The effect is worldwide. The sun is now a featureless disk—a heat source, rather than an astronomical object. The moon is gone, but tides remain. Not only have the world's artificial satellites fallen out of orbit, their recovered remains are pitted and aged, as though they'd been in space far longer than their known lifespans. As Tyler, Jason, and Diane grow up, space probe reveals a bizarre truth: The barrier is artificial, generated by huge alien artifacts. Time is passing faster outside the barrier than inside—more than a hundred million years per day on Earth. At this rate, the death throes of the sun are only about forty years in our future.
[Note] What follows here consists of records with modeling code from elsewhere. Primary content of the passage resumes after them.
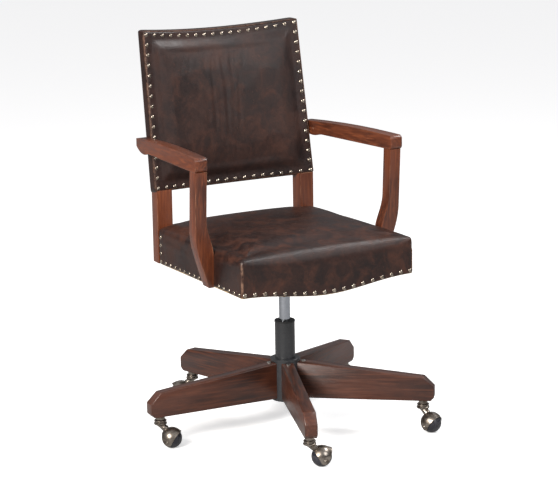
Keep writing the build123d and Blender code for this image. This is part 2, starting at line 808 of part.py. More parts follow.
def post_sketch(side, z, grow=0.0):
    """Plan of a rear post, turned with the splay of the seat's side."""
    turn = math.radians(post_splay)
    corner = Vector(side * seat_rear_half_width, seat_back_y)
    inward = Vector(-side * math.cos(turn), -math.sin(turn))
    back = Vector(side * -math.sin(turn), math.cos(turn))
    points = [
        corner - inward * grow - back * grow,
        corner + inward * (post_width + grow) - back * grow,
        corner + inward * (post_width + grow) + back * (post_depth + grow),
        corner - inward * grow + back * (post_depth + grow),
    ]
    with BuildSketch(up(z)) as plan:
        with BuildLine():
            Polyline([(p.X, p.Y) for p in points], close=True)
        make_face()
    return plan.sketch


def back_plane(along):
    """The plane across the raked back, a distance up its front corner line. Its Y runs up to the rear."""
    return Plane(
        origin=(
            0,
            back_bottom_y + along * math.sin(rake),
            back_bottom_z + along * math.cos(rake),
        ),
        x_dir=(1, 0, 0),
        z_dir=(0, math.sin(rake), math.cos(rake)),
    )


def back_half_width(along):
    """Half width of the back at a distance up it."""
    return back_bottom_half_width + (back_top_half_width - back_bottom_half_width) * along / back_length


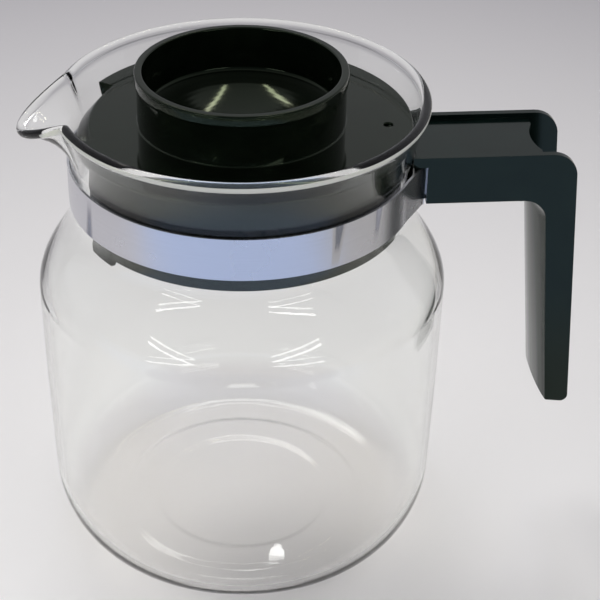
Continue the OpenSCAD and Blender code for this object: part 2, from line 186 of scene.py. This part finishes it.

Jason, now a promising young scientist, devotes his life to working against this slow-moving apocalypse. Diane throws herself into hedonism, marrying a sinister cult leader who's forged a new religion out of the fears of the masses.

Earth sends terraforming machines to Mars to let the onrush of time do its work, turning the planet green. Next they send humans...and immediately get back an emissary with thousands of years of stories to tell about the settling of Mars. Then Earth's probes reveal that an identical barrier has appeared around Mars. Jason, desperate, seeds near space with self-replicating machines that will scatter copies of themselves outward from the sun—and report back on what they find.

Life on Earth is about to get much, much stranger.